The name "Lili Elbe" was made up by Copenhagen journalist Louise "Loulou" Lassen. Lili died from complications involving a uterus transplant.
Her autobiography, Man into Woman, was posthumously published in 1933.
Elbe's year of birth is sometimes stated as 1886. This appears to be from a book about her, which has some facts changed to protect the identities of the persons involved. Factual references to the life of Elbe's wife Gerda Gottlieb indicate that the 1882 date is correct since they clearly married while at college in 1904.
It is highly likely that Elbe was an intersex person, although that has been disputed. Some reports indicate that Elbe already had rudimentary ovaries in her abdomen and she may have had Klinefelter syndrome.

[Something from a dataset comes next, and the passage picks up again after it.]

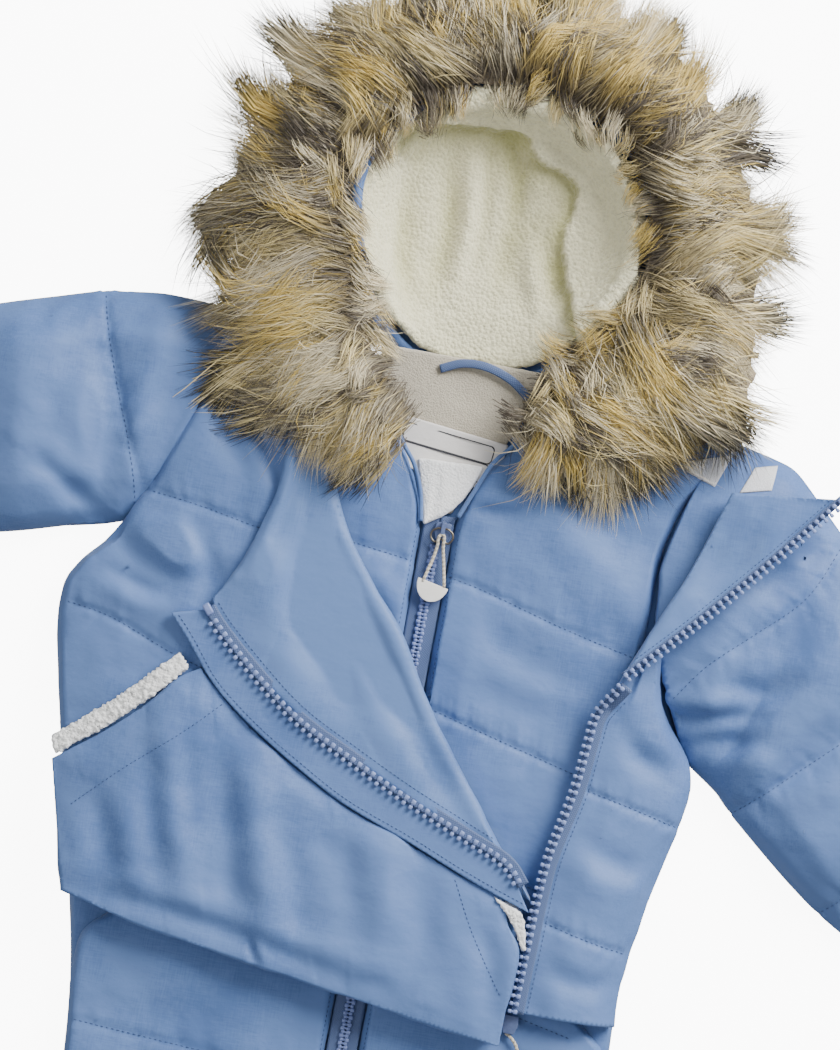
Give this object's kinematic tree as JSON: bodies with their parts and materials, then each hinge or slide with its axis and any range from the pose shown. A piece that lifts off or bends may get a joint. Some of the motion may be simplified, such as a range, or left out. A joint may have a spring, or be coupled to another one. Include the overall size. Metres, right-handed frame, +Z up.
{
  "type": "toddler snowsuit",
  "caption": "Padded one-piece toddler snowsuit laid flat, with a double front, a pouch pocket, and a fleece-lined hood with a fur trim.",
  "frame": {"origin": "middle of the footprint, on the surface that the suit lies on", "axes": "+X to the viewer's right, +Y from the legs to the hood, +Z up from the surface"},
  "size_m": [0.8208, 0.9816, 0.066],
  "materials": {
    "cloth": "woven polyester, soft sheen",
    "facing": "plain woven lining",
    "cuff": "elastic binding",
    "zip_tape": "herringbone tape",
    "zip_teeth": "moulded teeth",
    "fleece": "sherpa pile",
    "fur": "long pile faux fur",
    "label": "printed satin tape",
    "reflective": "retroreflective film",
    "zip_metal": "aged metal",
    "cord": "braided cord",
    "tab": "cast resin"
  },
  "bodies": {
    "suit": {"back_panel": "cloth", "inner_front_left": "cloth", "inner_front_right": "cloth", "outer_front_left": "cloth", "storm_flap": "cloth", "pouch_pocket": "cloth", "side_front_right": "cloth", "sleeve_left": "cloth", "sleeve_right": "cloth", "leg_left": "cloth", "leg_right": "cloth", "hood_shell": "cloth", "turned_facing": "facing", "lapel_right": "facing", "hang_loop": "facing", "cuff_left": "cuff", "cuff_right": "cuff", "ankle_cuff_left": "cuff", "ankle_cuff_right": "cuff", "centre_tape_left": "zip_tape", "centre_tape_right": "zip_tape", "outer_zip_tape": "zip_tape", "side_zip_tape": "zip_tape", "lapel_zip_tape": "zip_tape", "centre_chain": "zip_teeth", "outer_zip_chain": "zip_teeth", "side_zip_chain": "zip_teeth", "lapel_zip_chain": "zip_teeth", "neck_facing": "fleece", "chin_guard": "fleece", "hood_lining": "fleece", "mouth_trim_left": "fleece", "mouth_trim_right": "fleece", "fur_trim": "fur", "neck_label": "label", "patch_front": "reflective", "patch_sleeve": "reflective", "centre_slider": "zip_metal", "centre_bridge": "zip_metal", "outer_slider": "zip_metal", "outer_pull_cord": "cord", "outer_pull_tab": "tab"},
    "pull": {"pull_bail": "zip_metal", "pull_cord": "cord", "pull_tab": "tab"}
  },
  "joints": [
    {"name": "pull_swing", "type": "hinge", "parent": "suit", "child": "pull", "pos_m": [0.03135, 0.15745, 0.0193], "axis": [-1, 0, 0], "range_deg": [0, 110]}
  ]
}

Wegener met Gerda Gottlieb while they were students at the Royal Danish Academy of Fine Arts in Copenhagen, and they married in 1904, when Gottlieb was 19 and Wegener was 22. The two of them worked as illustrators, with Elbe specializing in landscape paintings, while Gottlieb illustrated books and fashion magazines. They both traveled through Italy and France, eventually settling in Paris in 1912, where Elbe could live openly as a woman, and Gottlieb a lesbian. Elbe received the Neuhausens prize in 1907 and exhibited at Kunstnernes Efterårsudstilling (the Artists Fall Exhibition), at the Vejle Art Museum, and in the Saloon and Salon d'Automme in Paris. She is represented at Vejle Art Museum in Denmark.